___ TASK DATA ___

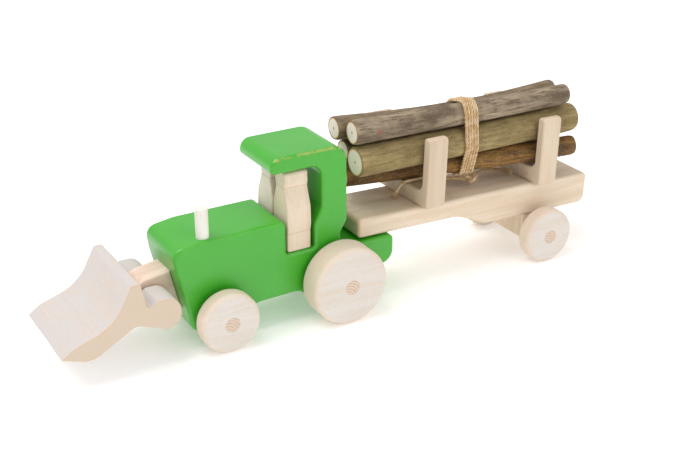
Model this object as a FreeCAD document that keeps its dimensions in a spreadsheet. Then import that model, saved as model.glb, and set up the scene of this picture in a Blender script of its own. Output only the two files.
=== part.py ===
import FreeCAD, Part
import math
import os
import Sketcher
from FreeCAD import Placement, Rotation, Vector

# A wooden toy tractor with a front loader and a two-wheeled log trailer.
# Millimetres, +Z up, the tractor's nose towards -X, the wheels standing on Z = 0.
# Outlines are drawn with X measured from the rear axle; every sub-part's Placement then
# moves it by rear_axle_x, which puts the origin under the middle of the whole toy.

DIMENSIONS = {
    "rear_axle_x": (-13.5, "place of the rear axle"),
    "body_width": (48, "thickness of the block the tractor is sawn from"),
    "edge_round": (2.5, "sanded edges of the painted body and the deck"),
    "rear_wheel_radius": (28, ""),
    "rear_wheel_width": (21.8, ""),
    "front_wheel_radius": (21, ""),
    "front_wheel_width": (14, ""),
    "trailer_wheel_radius": (20.6, ""),
    "trailer_wheel_width": (14, ""),
    "wheel_rim_round": (4, "rounded wheel edges"),
    "rear_track": (95.4, "over the outer faces of the rear wheels"),
    "front_track": (82.4, "over the outer faces of the front wheels"),
    "trailer_track": (88.6, "over the outer faces of the trailer wheels"),
    "front_axle_x": (-86.8, "from the rear axle"),
    "axle_radius": (5, "beech dowel"),
    "axle_clearance": (0.08, "radial, between an axle and its bore"),
    "exhaust_radius": (4.3, ""),
    "exhaust_length": (33, "part of it in the bonnet"),
    "exhaust_x": (-94.4, "from the rear axle"),
    "exhaust_y": (-17, ""),
    "exhaust_top": (97, "height of the stack's top"),
    "arm_width": (21, ""),
    "bucket_width": (68, ""),
    "bucket_notch": (24.4, "gap between the bucket's two knuckles"),
    "pivot_x": (-129, "from the rear axle"),
    "pivot_z": (37, ""),
    "pivot_radius": (3, "bucket pivot dowel"),
    "pivot_length": (60, "blind in the near knuckle"),
    "figure_depth": (17.6, "thickness of the flat figures"),
    "figure_lean": (5, "degrees, the passenger leans on the driver"),
    "hitch_x": (33, "from the rear axle"),
    "hitch_radius": (4, ""),
    "hitch_length": (26, ""),
    "hitch_depth": (16, "length of the pin that is glued in the tail"),
    "hitch_room": (10.75, "depth of the deck's blind hole for the pin"),
    "tail_top": (46.6, "height of the tail that the trailer rests on"),
    "deck_width": (48, ""),
    "deck_side": (3.4, "the deck's middle line, beyond the tractor's"),
    "deck_pitch": (1.9, "degrees, nose up"),
    "deck_bottom": (47.1, "height of the deck's underside at the end of the tail"),
    "deck_front_depth": (14.3, "thickness of the front of the deck"),
    "trailer_axle_x": (176.4, "from the rear axle"),
    "block_length": (20, ""),
    "block_width": (46, ""),
    "bolster_length": (16.5, "thickness of the stake bolsters"),
    "bolster_width": (74.5, ""),
    "bolster_height": (52, ""),
    "bolster_side": (10.2, "middle of the bolsters, beyond the tractor's middle line"),
    "stake_width": (7.5, ""),
    "dowel_radius": (3, "hidden glued dowels"),
    "twine_diameter": (2.3, ""),
    "twine_strands": (5, "turns of twine round the load, side by side"),
    "twine_x": (122, "from the rear axle"),
}

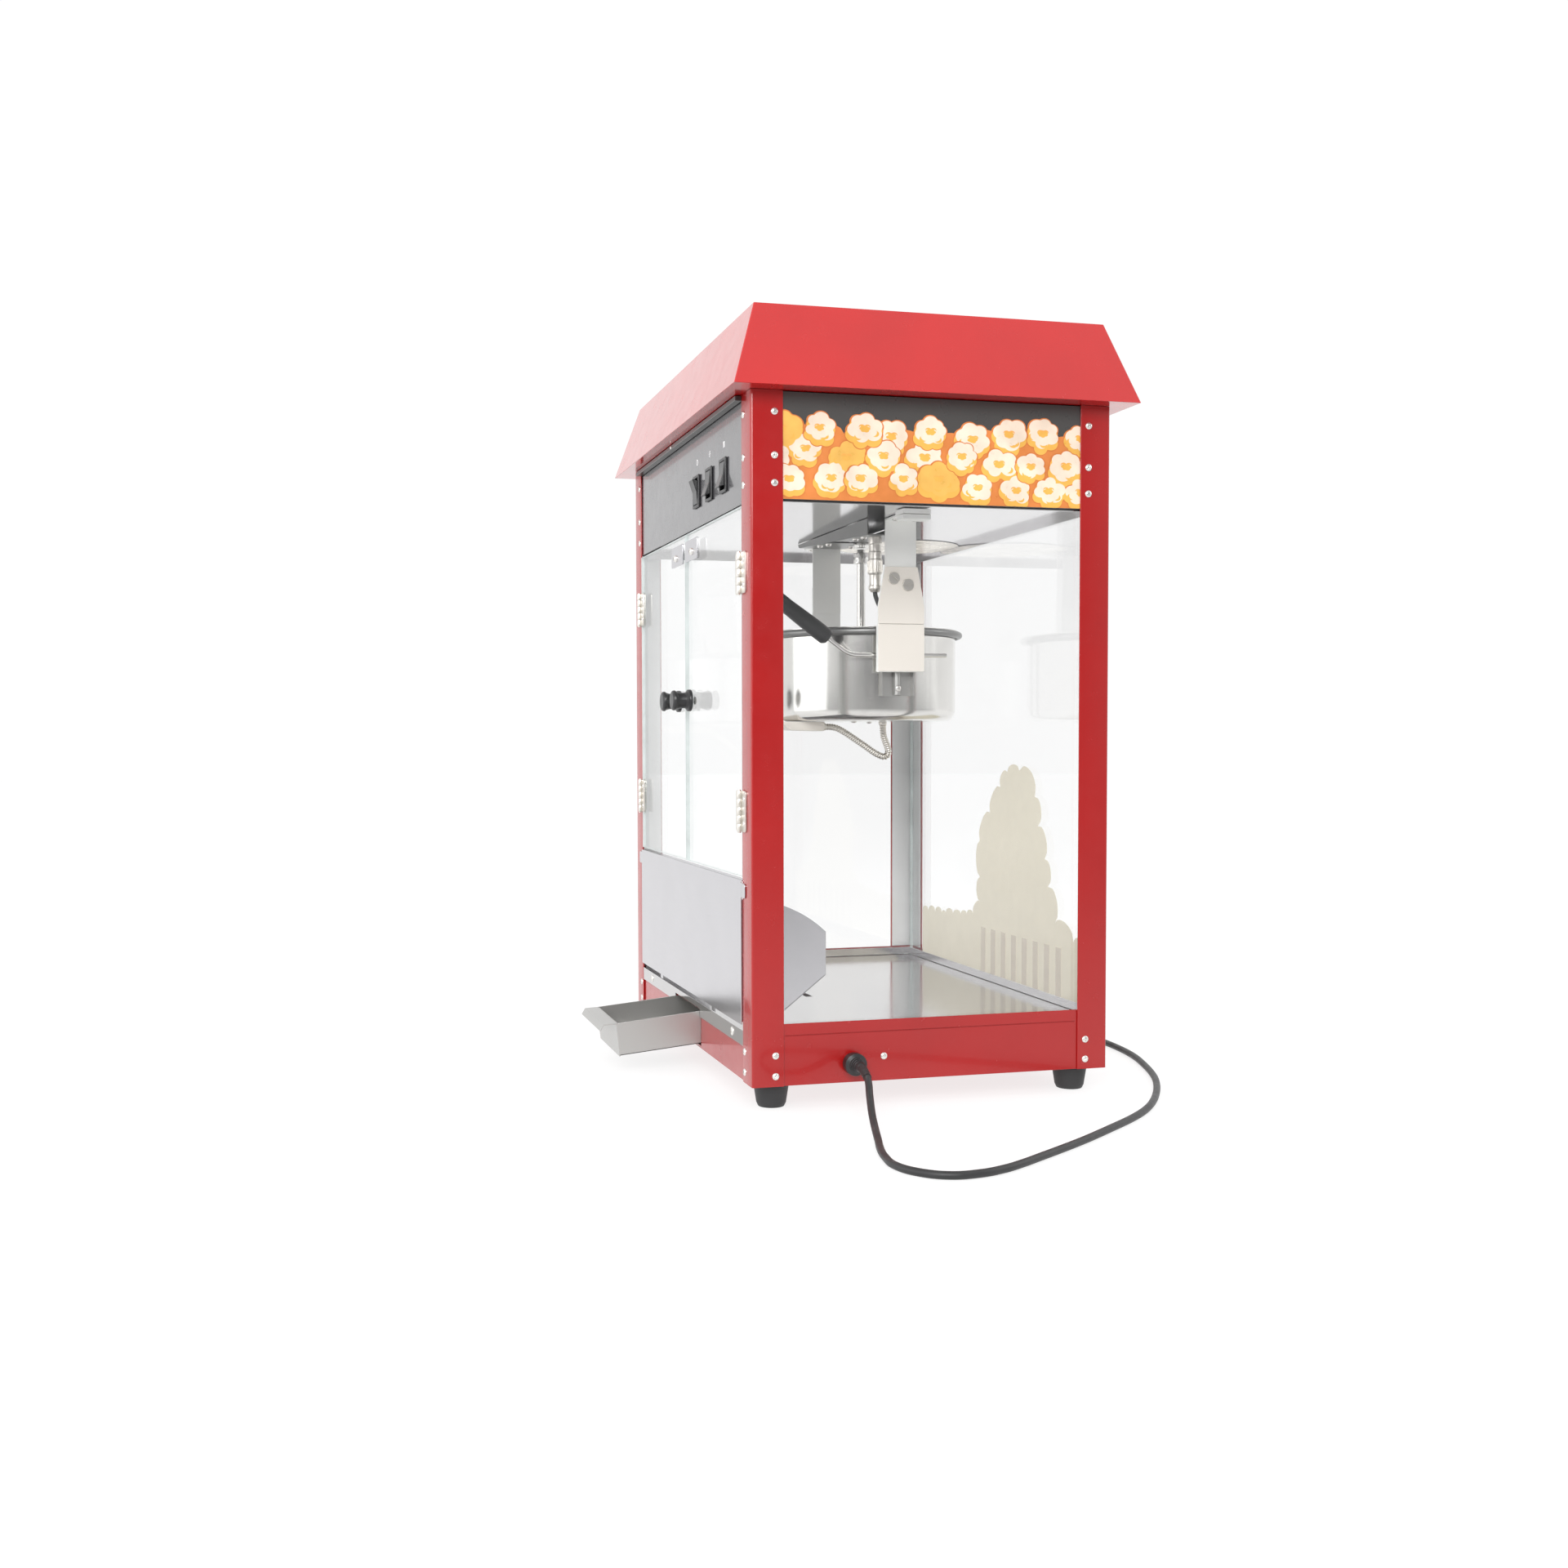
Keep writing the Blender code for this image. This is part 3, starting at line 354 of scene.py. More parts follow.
def plastic(name, colour, roughness=0.38, depth=0.00003, scale=900):
    """Moulded plastic or rubber with a fine texture."""
    made = Shader(name, colour, roughness)
    made.vary_colour(made.noise(30, 4), tuple(c * 1.35 + 0.004 for c in colour))
    made.vary_roughness(made.noise(120, 3), 0.05)
    return made.bump(made.noise(scale, 2), depth).material


def pane(name, tint, index=1.5, haze=0.004):
    """Clear sheet: each face mirrors what it doesn't pass, seen from either side."""
    made = Shader(name, tint, 0.012, 1.0)
    inside = made.node("NewGeometry").outputs["Backfacing"]
    ratio = made.spread(inside, index, 1 / index, 0, 1)
    fresnel = made.node("Fresnel", ("IOR", ratio))
    film_left = made.spread(made.noise(3.0, 3), haze, haze * 1.6)
    total = made.node("Math", (0, fresnel.outputs[0]), (1, film_left), operation="ADD",
                      use_clamp=True)
    made.tree.links.new(total.outputs[0], made.main.inputs["Alpha"])
    made.vary_roughness(made.noise(7, 3), 0.004)
    return made.material


RED = paint("red_enamel", (0.36, 0.006, 0.006), 0.24, coat=0.3)
# The roof's copy of the red enamel. Its lighter base colour is painted light, standing in for the
# stronger light on the roof's slopes. Its heavier coat gives real gloss.
LIT_ROOF_RED = paint("roof_enamel_painted_lighter", (0.52, 0.006, 0.006), 0.24, 0.000015, 0.9)
BLACK = paint("black_enamel", (0.062, 0.060, 0.058), 0.30, 0.00002, 0.1)
PANEL = paint("panel_enamel", (0.060, 0.058, 0.064), 0.26, 0.00001, 0.8)
LINER = metal("liner_steel", (0.92, 0.925, 0.92), 0.40, (1, 1, 0.04), metallic=0.2)
DECK = metal("deck_steel", (0.54, 0.53, 0.53), 0.13, (0.03, 1, 1))
CEILING = metal("ceiling_steel", (0.70, 0.69, 0.70), 0.12, (0.03, 1, 1))
BRUSHED = metal("brushed_steel", (0.50, 0.495, 0.48), 0.34, (1, 0.02, 1), metallic=0.85)
SATIN = metal("satin_steel", (0.58, 0.572, 0.595), 0.24, (0.02, 1, 1))
POLISHED = metal("polished_steel", (0.78, 0.77, 0.745), 0.15, (1, 1, 0.04))
STRAP = metal("strap_steel", (0.95, 0.955, 0.93), 0.36, (1, 1, 0.03), metallic=0.08)
WARM = metal("warm_nickel", (0.85, 0.80, 0.73), 0.36, (1, 1, 0.04), metallic=0.08)
NICKEL = metal("nickel_plate", (0.74, 0.71, 0.66), 0.32)
SCREW = metal("screw_plate", (0.80, 0.78, 0.75), 0.26, metallic=0.9)
ZINC = metal("zinc_plate", (0.40, 0.41, 0.42), 0.34, scale=500, mottle=0.85)
DARK = metal("dark_enamelled_steel", (0.24, 0.24, 0.235), 0.34)
RUBBER = plastic("black_rubber", (0.018, 0.018, 0.019), 0.55, 0.00004, 700)
BLACK_PLASTIC = plastic("black_plastic", (0.014, 0.014, 0.015), 0.32)
CORD = plastic("cord_jacket", (0.017, 0.017, 0.018), 0.45, 0.00003, 1200)
CLEAR = pane("clear_acrylic", (0.97, 0.98, 0.98))
PANE_EDGE = plastic("pane_edge", (0.50, 0.56, 0.55), 0.30, 0.00002, 300)
PAN = metal("pan_steel", (0.22, 0.22, 0.217), 0.34, metallic=0.8)
GLOSS_BLACK = plastic("gloss_black_plastic", (0.010, 0.010, 0.011), 0.20, 0.00001)
FROSTED = plastic("frosted_glass", (0.95, 0.90, 0.80), 0.25, 0.00001)
PRINT_WHITE = plastic("print_white", (0.75, 0.75, 0.75), 0.4, 0.000005)
PRINT_ORANGE = plastic("print_orange", (0.54, 0.175, 0.042), 0.32, 0.000005)
PRINT_BROWN = plastic("print_brown", (0.50, 0.150, 0.035), 0.32, 0.000005)
PRINT_YELLOW = plastic("print_yellow", (0.64, 0.345, 0.065), 0.32, 0.000005)
PRINT_GOLD = plastic("print_gold", (0.64, 0.36, 0.080), 0.32, 0.000005)
PRINT_AMBER = plastic("print_amber", (0.75, 0.33, 0.070), 0.32, 0.000005)
PRINT_CREAM = plastic("print_cream", (0.66, 0.55, 0.44), 0.32, 0.000005)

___

WHAT NEEDS TO BE DONE
Copy all lines from the listing that contain "import".

TASK SOLUTION
Model this object as a FreeCAD document that keeps its dimensions in a spreadsheet. Then import that model, saved as model.glb, and set up the scene of this picture in a Blender script of its own. Output only the two files.
import FreeCAD, Part
import math
import os
import Sketcher
from FreeCAD import Placement, Rotation, Vector